With your consent, we have assumed (a) that the Operating Partnership is validly existing and in good standing under the laws of its state of organization and has the power and authority to execute, deliver and perform its obligations under the Underwriting Agreement, Indenture and the Notes, (b) that the Underwriting Agreement, Indenture and the Notes have been duly authorized, executed and delivered by the parties thereto, (c) that the Indenture and the Notes constitute legally valid and binding obligations of the parties thereto other than the Operating Partnership, enforceable against each of them in accordance with their respective terms and (d) that the status of the Indenture and the Notes as legally valid and binding obligations of the parties is not affected by any (i) breaches of, or defaults under, agreements or instruments, (ii) violations of statutes, rules, regulations or court or governmental orders or (iii) failures to obtain required consents, approvals or authorizations from, or make required registrations, declarations or filings with, governmental authorities.
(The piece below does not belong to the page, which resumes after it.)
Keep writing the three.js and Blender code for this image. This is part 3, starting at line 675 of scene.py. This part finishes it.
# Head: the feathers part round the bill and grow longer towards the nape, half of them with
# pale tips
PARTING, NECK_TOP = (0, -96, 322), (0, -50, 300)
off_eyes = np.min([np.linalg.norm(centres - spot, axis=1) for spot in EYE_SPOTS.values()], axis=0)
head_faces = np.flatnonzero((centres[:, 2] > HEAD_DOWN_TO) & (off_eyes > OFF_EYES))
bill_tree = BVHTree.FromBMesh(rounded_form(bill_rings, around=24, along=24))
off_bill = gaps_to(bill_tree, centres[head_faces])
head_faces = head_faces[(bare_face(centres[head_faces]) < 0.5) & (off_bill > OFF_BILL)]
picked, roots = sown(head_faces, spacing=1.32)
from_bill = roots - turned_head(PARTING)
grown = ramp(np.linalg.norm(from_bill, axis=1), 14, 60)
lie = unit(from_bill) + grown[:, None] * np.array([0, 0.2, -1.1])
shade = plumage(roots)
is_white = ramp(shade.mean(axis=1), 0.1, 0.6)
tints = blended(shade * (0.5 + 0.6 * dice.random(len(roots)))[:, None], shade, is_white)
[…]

This opinion is for your benefit in connection with the Registration Statement and may be relied upon by you and by persons entitled to rely upon it pursuant to the applicable provisions of the Act. We consent to your filing this opinion as an exhibit to the Company and Operating Partnership’s Current Report on Form 8-K dated July 3, 2017 and to the reference to our firm contained in the Prospectus under the heading “Legal Matters.” In giving such consent, we do not thereby admit that we are in the category of persons whose consent is required under Section 7 of the Act or the rules and regulations of the Commission thereunder.